I should like to say, however, that in general our defence policy has been a national one, and it has been the better because it has been a national one. Although we will certainly listen with attention, and perhaps sometimes with impatience, to criticisms from the other side, I feel sure that they will give us that general support which we offered them at that time.


My Lords, before the noble Lord sits down (which is our form of words), would he say one word about a very serious matter—namely, the suggestion from a responsible quarter of his own side that we must reinterpret the Bill of Rights and so impair the annual control by Parliament of the Armed Forces?


I thought I had mentioned it in my speech. I do not want to be drawn now into the question of the interpretation of the Bill of Rights. The noble Viscount is going to question these things, but the noble Viscount, Lord Bridgeman, has offered his comments on Section 6 of that Bill and has suggested that the constitutional authority of Parliament does not necessarily demand an Annual Bill.
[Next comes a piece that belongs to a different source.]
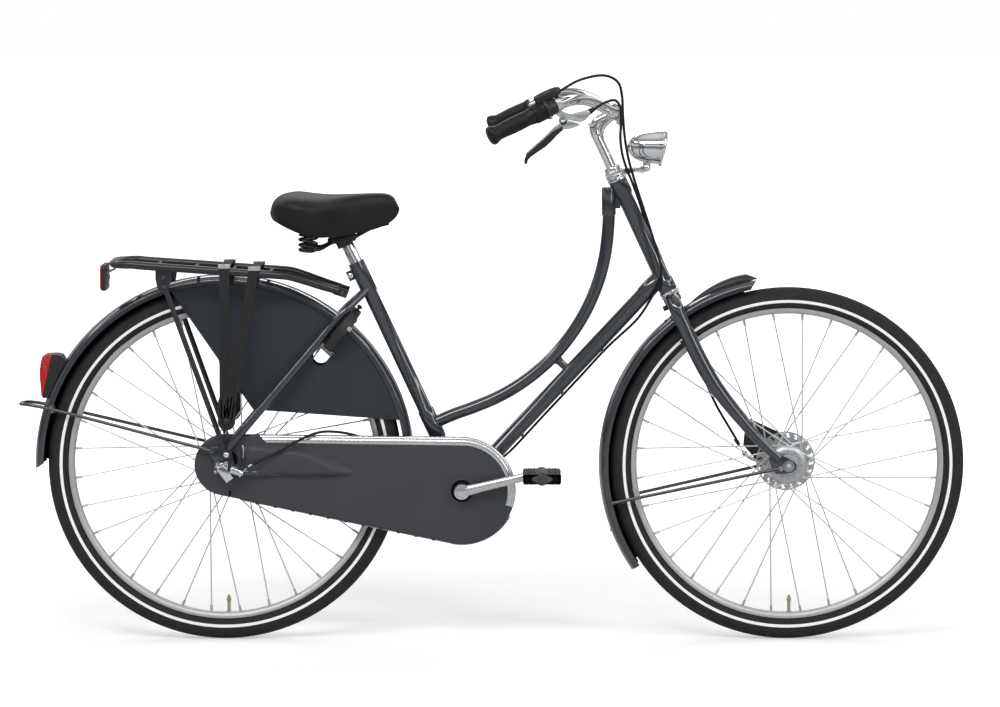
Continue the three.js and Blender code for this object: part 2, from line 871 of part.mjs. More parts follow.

He did not say that it should not demand that Parliament should control the discipline of the Forces. I do not know how long there has been an Annual Bill—


Have the Government no view about the Annual Bill?


I am, advisedly, not going at this short notice, in a debate which is not upon the constitutional principles but upon the matters dealing with the Territorial Army, to express an opinion about a future possible general amendment of the Army and Air Force (Annual) Bill. When the Government wish to express their view, they will express it in due time and in due form.

On Question, Bill read 2ª, and committed to a Committee of the Whole House.